══ Dataset excerpts ══
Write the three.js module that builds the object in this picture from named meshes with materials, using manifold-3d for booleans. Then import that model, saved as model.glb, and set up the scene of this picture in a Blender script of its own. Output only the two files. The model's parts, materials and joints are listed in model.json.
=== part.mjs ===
═══
══ Dataset excerpts ══
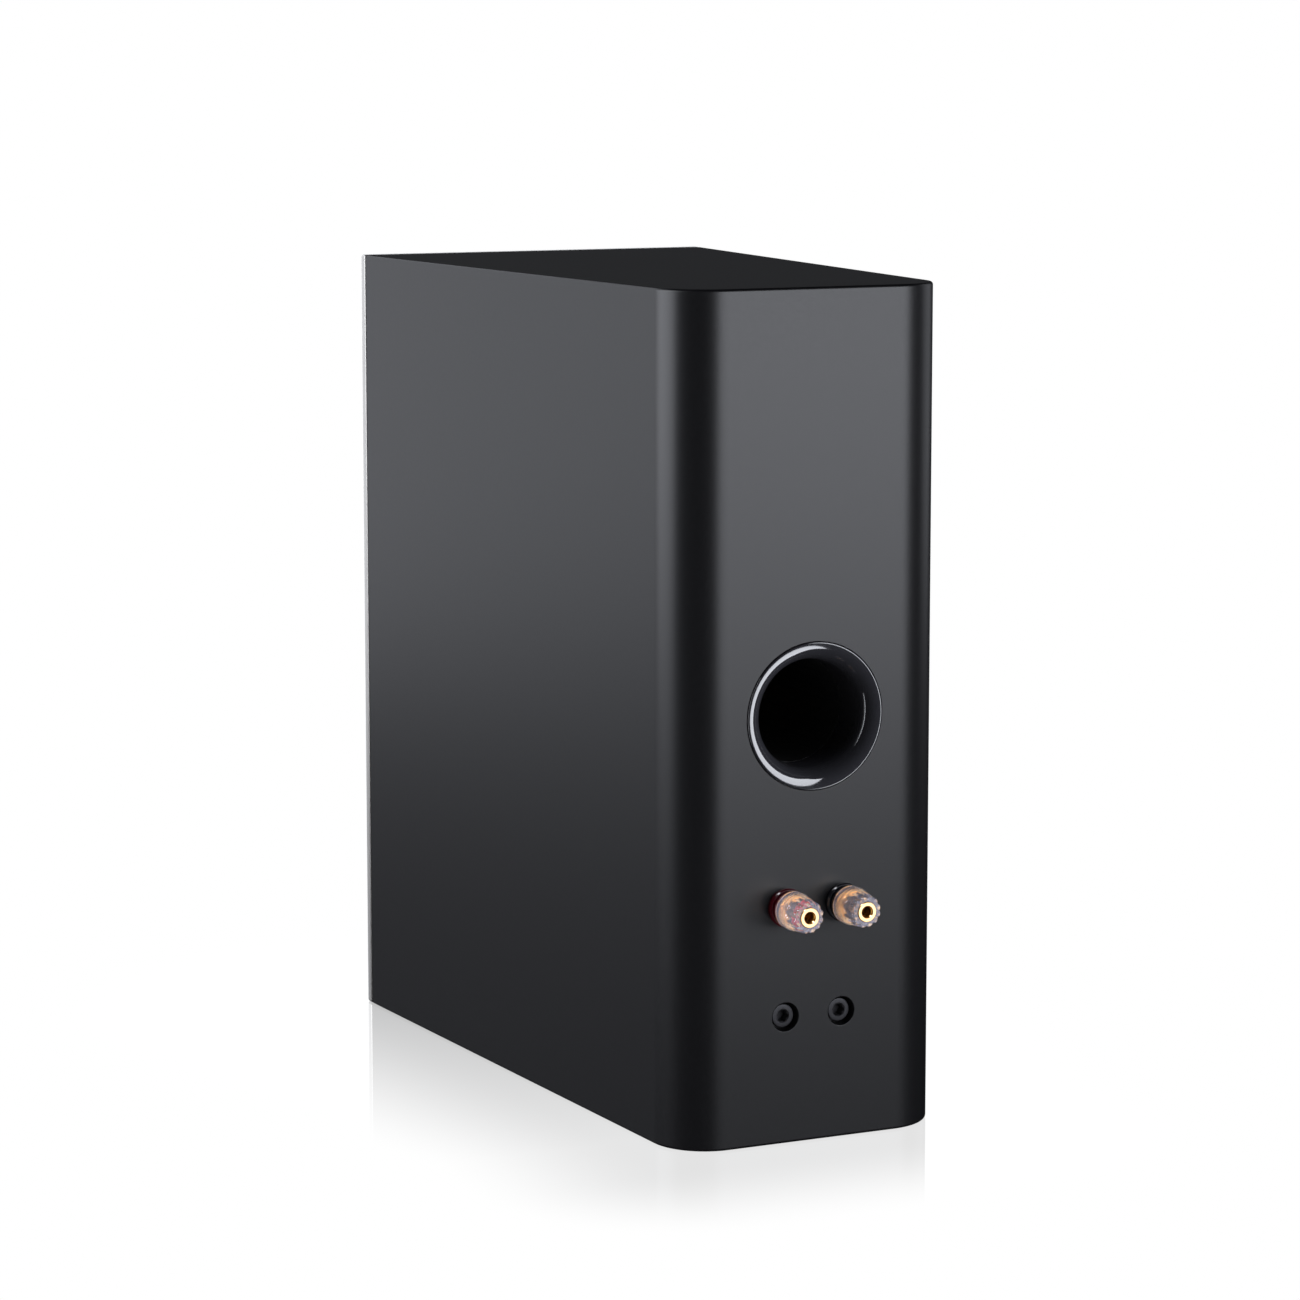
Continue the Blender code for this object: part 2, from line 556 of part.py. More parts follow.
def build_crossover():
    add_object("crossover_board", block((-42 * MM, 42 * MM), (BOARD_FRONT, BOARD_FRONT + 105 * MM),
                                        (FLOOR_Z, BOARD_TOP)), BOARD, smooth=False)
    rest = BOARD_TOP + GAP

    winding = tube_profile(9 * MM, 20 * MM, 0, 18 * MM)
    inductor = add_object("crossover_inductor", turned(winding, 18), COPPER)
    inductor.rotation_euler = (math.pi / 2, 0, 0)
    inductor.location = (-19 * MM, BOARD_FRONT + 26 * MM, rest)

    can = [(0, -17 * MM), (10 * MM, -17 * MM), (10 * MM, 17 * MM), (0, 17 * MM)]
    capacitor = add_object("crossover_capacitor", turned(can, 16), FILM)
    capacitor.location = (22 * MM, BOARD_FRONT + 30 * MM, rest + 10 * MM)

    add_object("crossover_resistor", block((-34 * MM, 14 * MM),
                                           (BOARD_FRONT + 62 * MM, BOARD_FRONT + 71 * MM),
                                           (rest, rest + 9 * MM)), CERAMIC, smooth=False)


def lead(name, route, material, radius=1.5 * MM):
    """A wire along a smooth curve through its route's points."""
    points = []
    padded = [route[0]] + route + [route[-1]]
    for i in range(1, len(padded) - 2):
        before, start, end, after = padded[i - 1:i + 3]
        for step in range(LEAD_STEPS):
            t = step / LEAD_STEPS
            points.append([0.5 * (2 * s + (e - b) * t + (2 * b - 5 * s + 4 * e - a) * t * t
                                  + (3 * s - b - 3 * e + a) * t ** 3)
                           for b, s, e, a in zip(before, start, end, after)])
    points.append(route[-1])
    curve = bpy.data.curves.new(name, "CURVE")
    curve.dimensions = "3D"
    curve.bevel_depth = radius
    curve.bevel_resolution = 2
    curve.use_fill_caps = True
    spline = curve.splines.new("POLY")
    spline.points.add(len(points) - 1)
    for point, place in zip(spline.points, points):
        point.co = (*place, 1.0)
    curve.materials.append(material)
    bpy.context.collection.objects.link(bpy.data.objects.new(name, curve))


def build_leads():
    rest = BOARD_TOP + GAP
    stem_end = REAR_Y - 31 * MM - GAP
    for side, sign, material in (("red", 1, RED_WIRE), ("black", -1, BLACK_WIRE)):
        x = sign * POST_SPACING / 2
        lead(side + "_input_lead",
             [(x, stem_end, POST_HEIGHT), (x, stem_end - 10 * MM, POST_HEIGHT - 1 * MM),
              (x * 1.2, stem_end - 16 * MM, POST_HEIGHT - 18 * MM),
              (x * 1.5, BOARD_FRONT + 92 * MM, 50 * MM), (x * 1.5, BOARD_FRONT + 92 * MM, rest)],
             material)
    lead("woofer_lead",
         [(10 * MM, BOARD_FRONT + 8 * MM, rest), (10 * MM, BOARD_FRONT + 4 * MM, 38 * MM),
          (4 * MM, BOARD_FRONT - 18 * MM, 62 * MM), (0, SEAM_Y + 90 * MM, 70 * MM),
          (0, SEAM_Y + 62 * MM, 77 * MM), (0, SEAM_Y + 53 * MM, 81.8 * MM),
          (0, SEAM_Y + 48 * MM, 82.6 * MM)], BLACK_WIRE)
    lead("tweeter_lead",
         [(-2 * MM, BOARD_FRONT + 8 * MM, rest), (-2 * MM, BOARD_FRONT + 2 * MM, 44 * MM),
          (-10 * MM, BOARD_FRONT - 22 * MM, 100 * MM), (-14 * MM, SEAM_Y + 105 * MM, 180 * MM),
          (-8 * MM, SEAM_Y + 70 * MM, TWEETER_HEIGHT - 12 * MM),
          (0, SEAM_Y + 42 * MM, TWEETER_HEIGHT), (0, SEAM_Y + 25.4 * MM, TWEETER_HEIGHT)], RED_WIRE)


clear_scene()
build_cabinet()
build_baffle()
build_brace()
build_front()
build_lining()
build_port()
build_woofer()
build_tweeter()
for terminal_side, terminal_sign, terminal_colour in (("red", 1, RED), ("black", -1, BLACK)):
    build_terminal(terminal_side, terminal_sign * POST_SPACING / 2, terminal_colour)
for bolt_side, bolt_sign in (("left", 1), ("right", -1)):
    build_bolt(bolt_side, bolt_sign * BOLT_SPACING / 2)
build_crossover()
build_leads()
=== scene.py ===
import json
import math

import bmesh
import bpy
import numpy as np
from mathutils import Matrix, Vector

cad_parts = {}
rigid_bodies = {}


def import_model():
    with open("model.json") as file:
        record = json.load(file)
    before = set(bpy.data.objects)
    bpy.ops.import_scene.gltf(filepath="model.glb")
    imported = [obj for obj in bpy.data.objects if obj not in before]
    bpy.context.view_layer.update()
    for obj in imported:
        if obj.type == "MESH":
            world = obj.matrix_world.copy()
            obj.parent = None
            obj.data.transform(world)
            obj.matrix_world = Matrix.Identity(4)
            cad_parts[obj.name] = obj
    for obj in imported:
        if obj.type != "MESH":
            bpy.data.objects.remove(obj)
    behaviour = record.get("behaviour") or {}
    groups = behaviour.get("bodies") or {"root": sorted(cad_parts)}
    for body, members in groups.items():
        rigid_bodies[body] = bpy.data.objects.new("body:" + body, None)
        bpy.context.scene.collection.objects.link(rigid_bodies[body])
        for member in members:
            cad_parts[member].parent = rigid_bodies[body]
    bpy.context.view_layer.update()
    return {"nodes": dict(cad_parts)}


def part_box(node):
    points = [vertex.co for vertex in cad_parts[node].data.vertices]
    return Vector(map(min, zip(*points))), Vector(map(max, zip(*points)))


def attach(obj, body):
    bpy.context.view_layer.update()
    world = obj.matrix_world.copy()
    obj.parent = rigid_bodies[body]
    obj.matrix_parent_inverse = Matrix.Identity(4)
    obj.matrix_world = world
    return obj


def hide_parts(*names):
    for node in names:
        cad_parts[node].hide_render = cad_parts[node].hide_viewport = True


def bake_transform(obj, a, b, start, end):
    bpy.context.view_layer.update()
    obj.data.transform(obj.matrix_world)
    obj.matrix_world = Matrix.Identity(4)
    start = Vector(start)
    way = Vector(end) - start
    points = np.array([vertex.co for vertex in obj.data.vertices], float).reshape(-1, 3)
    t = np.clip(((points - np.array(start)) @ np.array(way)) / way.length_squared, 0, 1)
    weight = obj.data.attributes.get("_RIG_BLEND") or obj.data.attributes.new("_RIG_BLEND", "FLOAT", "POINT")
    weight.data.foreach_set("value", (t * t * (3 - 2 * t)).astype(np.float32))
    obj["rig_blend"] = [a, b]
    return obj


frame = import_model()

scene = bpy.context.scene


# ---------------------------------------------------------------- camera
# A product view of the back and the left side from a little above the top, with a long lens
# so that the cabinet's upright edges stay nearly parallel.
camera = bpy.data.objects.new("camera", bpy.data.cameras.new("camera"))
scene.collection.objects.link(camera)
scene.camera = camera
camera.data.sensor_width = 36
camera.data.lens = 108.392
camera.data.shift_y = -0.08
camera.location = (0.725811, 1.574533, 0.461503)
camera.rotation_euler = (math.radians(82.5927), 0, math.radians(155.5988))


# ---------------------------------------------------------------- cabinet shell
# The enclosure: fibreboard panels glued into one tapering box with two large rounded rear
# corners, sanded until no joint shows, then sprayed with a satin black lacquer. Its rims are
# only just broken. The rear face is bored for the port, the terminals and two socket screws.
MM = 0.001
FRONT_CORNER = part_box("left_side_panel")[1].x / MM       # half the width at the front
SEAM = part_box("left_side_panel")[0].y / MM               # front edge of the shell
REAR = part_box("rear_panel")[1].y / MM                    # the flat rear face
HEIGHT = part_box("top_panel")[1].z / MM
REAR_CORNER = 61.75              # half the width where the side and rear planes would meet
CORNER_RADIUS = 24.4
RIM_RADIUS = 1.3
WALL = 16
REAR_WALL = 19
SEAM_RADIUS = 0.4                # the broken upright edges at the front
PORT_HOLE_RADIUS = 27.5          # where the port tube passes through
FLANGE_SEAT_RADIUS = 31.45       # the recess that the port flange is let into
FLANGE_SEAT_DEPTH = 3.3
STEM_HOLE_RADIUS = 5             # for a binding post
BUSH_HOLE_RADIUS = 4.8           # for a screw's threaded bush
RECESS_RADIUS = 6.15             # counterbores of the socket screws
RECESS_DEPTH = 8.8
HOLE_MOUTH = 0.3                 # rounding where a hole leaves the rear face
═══
Your task → Identify the lines of the data that contain the word "json". Copy each of them.

Answer to this task →
Write the three.js module that builds the object in this picture from named meshes with materials, using manifold-3d for booleans. Then import that model, saved as model.glb, and set up the scene of this picture in a Blender script of its own. Output only the two files. The model's parts, materials and joints are listed in model.json.
import json
    with open("model.json") as file:
        record = json.load(file)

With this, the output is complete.